María José Campanario y su señora madre
Juan José Téllez
(Diario La Voz)
Imagino el quinario por el que está pasando María José Campanario y su señora madre, menudo berrinche porque las hayan pillado con las manos en la masa trajinando una paguita a cambio de una morterá de euros, como si compraran pesetas a duros. Como el sinvivir que tendrá ese Carlos Carretero, emprendedor como pocos, prócer de nuestro tiempo, que empezó calentando a guantás los carrillos de quienes pillaba en los calabozos de los queus que el gobernaba en Ubrique y ha terminado calentando su propio bolsillo con el cómo me la maravillaría yo de este circo de tahúres y bribones en que estamos convirtiendo nuestra ya no tan joven democracia.
También se me ponen los vellos como escarpias al ponderar el mal trago que estarán sufriendo todos aquellos -quizá no sean todos los que son ni estén todos los que sean- empurados por el pufo de los eres. Qué penita lo del Gürtel por un par de trajes, con lo elegantes que aparecían todos ellos durante la boda de la hija de José María Aznar en el monasterio de El Escorial. Qué dolor más grande de los que caen en manos de Hacienda por defraudarla, por más que sean tan grandes como Lola Flores que en paz descanse, o les trincan con un carnet falso medio escaneado en Gibraltar con el corazón partío.
Pero, ¿qué quieren que les diga? A mi me da más pena, penita, pena los cuatro millones y medio de parados, y sobre todo ese millón a dos velas, que no cobra nada a no ser que se las ventile en las chapuzas de la economía sumergida. Soy capaz de ponerme a llorar o a cantar fados cuando veo que hay gente que vive con un subsidio de 420 euros mensuales, a tenor de los sueldos que se barajan entre los directivos de la banca, de las empresas energéticas, de telefonía o los controladores aéreos por poner un caso. Prefiero que me llamen demagogo que sinvergüenza. Y suelo atragantarme con las piedras de molino.
No me busquen dando jipíos por un cargo público que deja de serlo, salvo porque lo sustituya alguien con menos merito y no sólo pierda él sino que todos perdamos.

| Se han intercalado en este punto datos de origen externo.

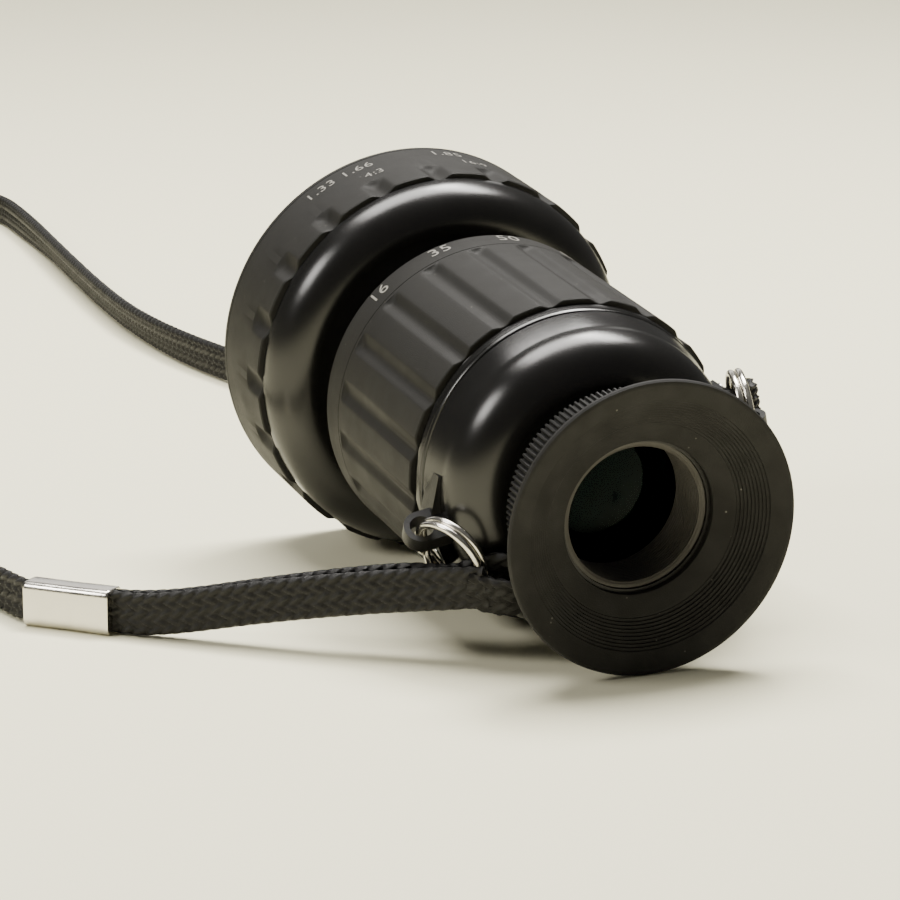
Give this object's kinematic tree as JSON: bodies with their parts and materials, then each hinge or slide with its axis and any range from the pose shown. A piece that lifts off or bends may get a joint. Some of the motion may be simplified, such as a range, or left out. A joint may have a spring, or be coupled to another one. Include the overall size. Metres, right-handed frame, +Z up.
{
  "type": "zoom viewfinder",
  "caption": "Hand-held director's zoom viewfinder with a rubber eyecup, fluted zoom ring, turning aspect-ratio ring and a braided neck strap on split rings",
  "frame": {"origin": "on the table under the middle of the finder, without its strap", "axes": "+Z up, +Y from the eyecup to the front ring, +X to the right seen from the eyecup; the optical axis rises 6.1 degrees toward +Y"},
  "size_m": [0.1088, 0.3938, 0.0572],
  "materials": {
    "eyecup_rubber": "matt moulded rubber",
    "black_metal": "matt black anodised",
    "satin_black": "satin black anodised or lacquered",
    "ring_black": "matt grey-black anodised",
    "coated_glass": "clear, thin teal coating",
    "brass": "turned",
    "spring_steel": "plain",
    "nickel": "nickel plated",
    "braid": "flat woven braid"
  },
  "bodies": {
    "body": {"rear_housing": "satin_black", "main_tube": "black_metal", "front_body": "satin_black", "objective_lens": "coated_glass", "objective_retainer": "black_metal", "frame_mask": "black_metal", "blade_rails": "black_metal", "front_glass": "coated_glass", "glass_ring": "black_metal", "ratio_retainer": "black_metal", "lug_left": "satin_black", "lug_right": "satin_black", "lug_screws": "spring_steel", "crimp_left": "nickel", "crimp_right": "nickel", "strap_end_left": "braid", "strap_end_right": "braid", "strap": "braid"},
    "diopter": {"diopter_ring": "black_metal", "diopter_clip": "spring_steel"},
    "eyepiece": {"eyecup": "eyecup_rubber", "eyepiece_tube": "black_metal", "eye_lens_retainer": "black_metal", "eye_lens": "coated_glass", "lens_spacer": "black_metal", "field_lens": "coated_glass", "field_stop": "black_metal"},
    "zoom": {"zoom_ring": "ring_black", "cam_sleeve": "brass"},
    "carriage": {"zoom_carriage": "black_metal", "zoom_lens": "coated_glass", "zoom_lens_retainer": "black_metal", "cam_pins": "brass"},
    "ratio": {"ratio_ring": "ring_black"},
    "blade_upper": {"upper_blade": "black_metal"},
    "blade_lower": {"lower_blade": "black_metal"},
    "ring_left": {"split_ring_left": "nickel"},
    "ring_right": {"split_ring_right": "nickel"}
  },
  "joints": [
    {"name": "diopter_turn", "type": "hinge", "parent": "body", "child": "diopter", "pos_m": [0, -0.03278, 0.02117], "axis": [0, 0.9943, 0.1071], "range_deg": [-60, 60]},
    {"name": "eyepiece_slide", "type": "slide", "parent": "body", "child": "eyepiece", "axis": [0, 0.9943, 0.1071], "range_m": [-0.00151, 0.00151]},
    {"name": "zoom_turn", "type": "hinge", "parent": "body", "child": "zoom", "pos_m": [0, -0.00096, 0.02459], "axis": [0, 0.9943, 0.1071], "range_deg": [-40, 40]},
    {"name": "carriage_slide", "type": "slide", "parent": "body", "child": "carriage", "axis": [0, 0.9943, 0.1071], "range_m": [-0.00502, 0.00502]},
    {"name": "ratio_turn", "type": "hinge", "parent": "body", "child": "ratio", "pos_m": [0, 0.03583, 0.02856], "axis": [0, 0.9943, 0.1071], "range_deg": [-40, 40]},
    {"name": "blade_upper_slide", "type": "slide", "parent": "body", "child": "blade_upper", "axis": [0, -0.1071, 0.9943], "range_m": [-0.00302, 0.00302]},
    {"name": "blade_lower_slide", "type": "slide", "parent": "body", "child": "blade_lower", "axis": [0, -0.1071, 0.9943], "range_m": [-0.00302, 0.00302]},
    {"name": "ring_left_swing", "type": "hinge", "parent": "body", "child": "ring_left", "pos_m": [-0.02338, -0.02275, 0.01682], "axis": [0.1507, 0.658, -0.7378], "range_deg": [0, 5]},
    {"name": "ring_right_swing", "type": "hinge", "parent": "body", "child": "ring_right", "pos_m": [0.02338, -0.02391, 0.02755], "axis": [0.225, 0.1043, -0.9688], "range_deg": [-2, 5]}
  ],
  "couplings": [
    {"joint": "eyepiece_slide", "follows": "diopter_turn", "m_per_rad": 0.0014324},
    {"joint": "carriage_slide", "follows": "zoom_turn", "m_per_rad": 0.007162},
    {"joint": "blade_upper_slide", "follows": "ratio_turn", "m_per_rad": -0.0042972},
    {"joint": "blade_lower_slide", "follows": "ratio_turn", "m_per_rad": 0.0042972}
  ]
}
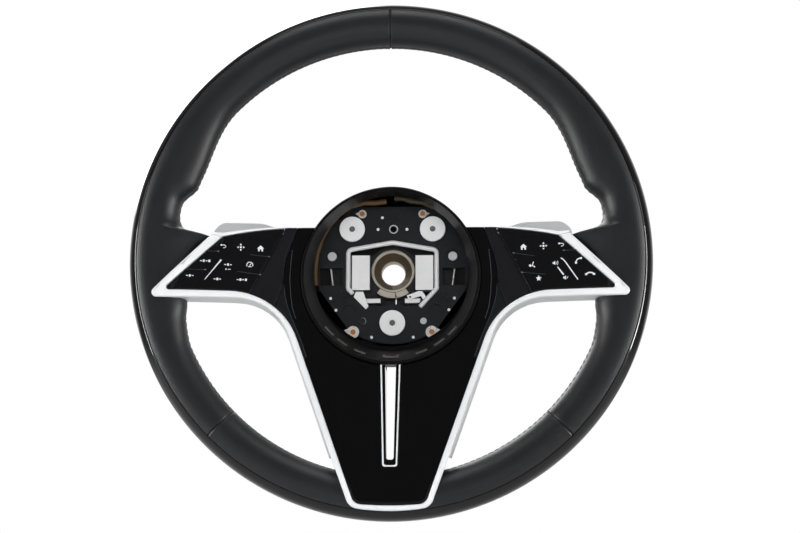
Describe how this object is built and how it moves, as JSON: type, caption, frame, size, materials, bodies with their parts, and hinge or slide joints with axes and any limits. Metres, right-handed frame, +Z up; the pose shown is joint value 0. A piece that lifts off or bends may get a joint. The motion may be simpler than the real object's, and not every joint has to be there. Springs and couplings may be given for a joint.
{
  "type": "car steering wheel",
  "caption": "Leather-wrapped steering wheel with touch pads on the side spokes, a slotted lower spoke, shift paddles, and an open hub where the airbag clips in.",
  "frame": {"origin": "on the steering axis, at the hub's rear face", "axes": "-Y towards the driver along the steering axis, +Y towards the column, +X to the driver's right, +Z up the wheel"},
  "size_m": [0.37, 0.098, 0.37],
  "materials": {
    "cast_frame": "as-cast, satin",
    "bush_steel": "machined",
    "foam": "moulded foam",
    "leather": "satin, fine grain",
    "gloss_black": "high gloss",
    "satin_silver": "satin silver plating",
    "charcoal": "smooth satin",
    "circuit_board": "varnished board",
    "grained_black": "fine grain",
    "dark_steel": "blackened",
    "bright_steel": "bright wire",
    "plate_black": "fine grain",
    "white_plastic": "satin",
    "contact_brass": "bare",
    "grey_plastic": "satin",
    "wire_sleeve": "soft sleeve",
    "paddle_silver": "satin silver paint"
  },
  "bodies": {
    "wheel": {"armature": "cast_frame", "rim_core": "dark_steel", "spline_bush": "bush_steel", "rim_foam": "foam", "rim_leather": "leather", "rim_band": "gloss_black", "trim_bezel": "satin_silver", "trim_skirt_left": "satin_silver", "trim_skirt_right": "satin_silver", "front_fascia": "gloss_black", "slot_frame": "satin_silver", "slot_liner": "gloss_black", "pad_frame_left": "charcoal", "pad_frame_right": "charcoal", "switch_board_left": "circuit_board", "switch_board_right": "circuit_board", "rear_bowl": "grained_black", "rear_cover": "grained_black", "cover_screws": "dark_steel", "well_ring": "grained_black", "well_springs": "bright_steel", "well_staple": "bright_steel", "carrier_plate": "plate_black", "plate_screws": "dark_steel", "latch_spring": "bright_steel", "latch_tab": "bright_steel", "latch_lever": "bright_steel", "contact_collars": "bright_steel", "contact_pins": "contact_brass", "guide_plugs": "grey_plastic", "plate_studs": "white_plastic", "window_springs": "bright_steel", "wiring_left": "wire_sleeve", "wiring_right": "wire_sleeve", "paddle_bracket_left": "grained_black", "paddle_bracket_right": "grained_black", "paddle_pin_left": "bright_steel", "paddle_pin_right": "bright_steel"},
    "left_panel": {"touch_panel_left": "charcoal"},
    "right_panel": {"touch_panel_right": "charcoal"},
    "left_horn_cap": {"horn_cap_left": "white_plastic"},
    "right_horn_cap": {"horn_cap_right": "white_plastic"},
    "lower_horn_cap": {"horn_cap_lower": "white_plastic"},
    "left_paddle": {"paddle_left": "paddle_silver"},
    "right_paddle": {"paddle_right": "paddle_silver"}
  },
  "joints": [
    {"name": "touch_press_left", "type": "slide", "parent": "wheel", "child": "left_panel", "axis": [0, 1, 0], "range_m": [0, 0.0005], "stiffness_N_per_m": 6000, "springref_m": -0.0003},
    {"name": "touch_press_right", "type": "slide", "parent": "wheel", "child": "right_panel", "axis": [0, 1, 0], "range_m": [0, 0.0005], "stiffness_N_per_m": 6000, "springref_m": -0.0003},
    {"name": "horn_press_left", "type": "slide", "parent": "wheel", "child": "left_horn_cap", "axis": [0, 1, 0], "range_m": [0, 0.0016], "stiffness_N_per_m": 3000, "springref_m": -0.001},
    {"name": "horn_press_right", "type": "slide", "parent": "wheel", "child": "right_horn_cap", "axis": [0, 1, 0], "range_m": [0, 0.0016], "stiffness_N_per_m": 3000, "springref_m": -0.001},
    {"name": "horn_press_lower", "type": "slide", "parent": "wheel", "child": "lower_horn_cap", "axis": [0, 1, 0], "range_m": [0, 0.0016], "stiffness_N_per_m": 3000, "springref_m": -0.001},
    {"name": "paddle_pull_left", "type": "hinge", "parent": "wheel", "child": "left_paddle", "pos_m": [-0.078, -0.03, 0], "axis": [0, 0, 1], "range_deg": [0, 5], "stiffness_Nm_per_rad": 1.2, "springref_deg": -2.86},
    {"name": "paddle_pull_right", "type": "hinge", "parent": "wheel", "child": "right_paddle", "pos_m": [0.078, -0.03, 0], "axis": [0, 0, -1], "range_deg": [0, 5], "stiffness_Nm_per_rad": 1.2, "springref_deg": -2.86}
  ]
}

Me da coraje, sin embargo, cuestiones nimias, de esas que no suelen aparecer a cinco columnas, ni abren telediarios ni informativos de radio, salvo la boca que bosteza eternamente de los grandes gobernantes. Como que a un sin nada le cierren el albergue al tercer día de estancia, que una vieja se gaste lo que no tiene en ir a visitar a su hijo quinqui a una cárcel lejos de las líneas de autobús convencionales o que un chaval se cabree cada vez que le hablan de la generación nini: ni curro a la vista ni esperanza de haberlo, salvo contratos basura y oficios de pinche, con dos títulos si se tercian colgados de la pared. Me da el chungo por una puta a la que expulsan de España porque un funcionario olvidó poner en el informe que era víctima de la trata y denunció a su chulo.
Visto lo visto, comprenderán sin duda que así nunca lograré emocionar a mis lectores ni que me inviten como colaborador a uno de esos programas de televisión en los que, quizá por aquello de las bienaventuranzas, se paga a precio de oro el kilo de basura.